New main library on drawing board

February 16, 2026

Bond to help pay for $150 million public space could appear on November ballot.

Palm Beach County Library, Florida
The Palm Beach County Library main branch. (Photo: Carolyn DiPaolo/Stet)

A 150,000-square-foot public library could replace Palm Beach County’s main library in suburban West Palm Beach.

Voters may be asked as early as November to approve a bond issue that would help pay for a $150 million library and the next multiyear phase of the library system’s building and renovation projects.

The main library, known locally as the Summit Boulevard library because it’s on a stretch of publicly owned land on Summit across from the president’s Trump International Golf Club, is one-third the size of the planned building. It opened in 1972 as the library system’s first public building. Today, the county has libraries in 18 locations, an annex building and a bookmobile.

The building has reached the end of its useful life, library Director Doug Crane told county commissioners Feb. 4 at a budget workshop.

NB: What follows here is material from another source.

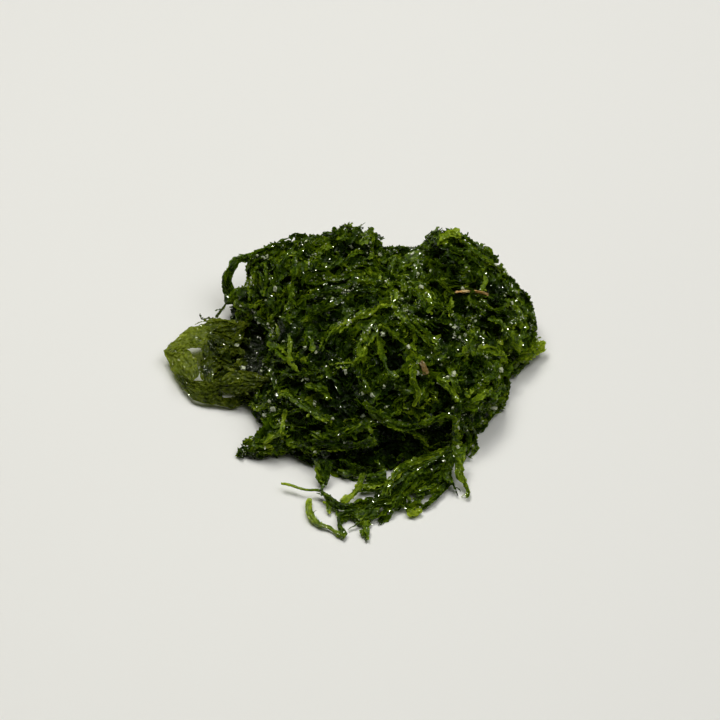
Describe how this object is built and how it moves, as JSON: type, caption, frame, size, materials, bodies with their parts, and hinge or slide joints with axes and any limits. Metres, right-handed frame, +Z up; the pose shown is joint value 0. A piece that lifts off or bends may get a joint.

It is also the smallest main library among the six biggest systems in Florida, library staff research shows, even though Palm Beach County is the state’s fourth-most populous county.

“A new main library would allow us to provide a level of service that the public expects from one of the leading counties in the United States,” Crane said.

Despite statewide pressure to reduce property taxes, county commissioners directed Crane to come back with proposed language for a ballot question that ask residents to approve a bond issue to help pay for the new building. The bond, if approved, would appear as library debt on their property tax bill.

“Any time you have the ability to educate the richest, the poorest, the youngest, the oldest, you’re doing a duty of service to all of us,” County Commissioner Maria Marino said. “Anything that we can do to support you in your endeavors, I think, is important.”

Bigger and better

The new center is envisioned as a two-story building with a distinctive architectural design. It would be built just east of the main library. The old library would stay open during construction and ultimately be demolished to add parking.

The building would offer community meeting space for up to 600 people and an outdoor parklike space for play, study and events. 

The library would be a technology center with a recording studio and AI lab. Conference rooms would offer video and smart boards.

The building would include museum exhibit display space.

Work conducted at the library’s annex building on Cherry Road in Westgate would move to the new main library, Crane told commissioners. And the system would give up that building.

The main branch was the library system’s first public building. (Photo: Carolyn DiPaolo/Stet)

Who would pay

If the question is placed on the ballot, the ones who would see it are voters who reside in the unincorporated area and 24 municipalities in the Palm Beach County Library District. They are the property owners who would pay the additional tax.

The cities, towns and villages in the district are: Atlantis, Belle Glade, Briny Breezes, Cloud Lake, Glen Ridge, Greenacres, Haverhill, Hypoluxo, Juno Beach, Jupiter, Jupiter Inlet Colony, Lake Clarke Shores, Loxahatchee Groves, Mangonia Park, Ocean Ridge, Pahokee, Palm Beach Gardens, Palm Beach Shores, Royal Palm Beach, South Bay, South Palm Beach, Tequesta, Wellington and Westlake.

Through an agreement between the county library and some cities and towns outside the taxing district, residents can also get a free library card if they live in Boynton Beach, Delray Beach, Lake Park, Lake Worth Beach, Lantana, North Palm Beach, Palm Springs, Riviera Beach or West Palm Beach.

Any child attending school through 12th grade in Palm Beach County can borrow library materials.

Property owners in the district will pay $51.64 to the library district for every $100,000 in taxable value this year, which will raise $93.5 million of the library’s $121 million budget.

Gov. Ron DeSantis and the Legislature have vowed to have several measures on the November ballot to limit the amount of property taxes paid by owners of homesteaded properties. If those measures pass, non-homesteaded property owners likely would be forced to pay more.

In an interview Friday with Stet News, Crane said he wasn’t yet ready to share the amount the library department will propose for the bond issue.

The library expects 2.6 million visits this year. In the 2025 fiscal year, patrons borrowed 8.8 million physical and electronic materials and had the opportunity to take part in 13,000 free library activities.

“Libraries are one of the few third spaces in our community,” Crane said, referring to a place where people can go that is not home (first space) or work (second space) but a place to connect, learn and build community.

County Commissioner Marci Woodward, who ran the budget workshop, had the last word on the subject.

“I do want to make sure that all of our satellite libraries, because we’re a very large county, get some love, too,” she said. “Having that main library, it’s a jewel, but people live far, far away from that all throughout the county. I want to make sure that it doesn’t become something magnificent, and our other libraries are all kind of blah.”

Indeed, the library has plans to begin renovations at its Hagen Ranch branch in West Delray Beach and its Okeechobee Boulevard branch west of West Palm Beach as soon as this year.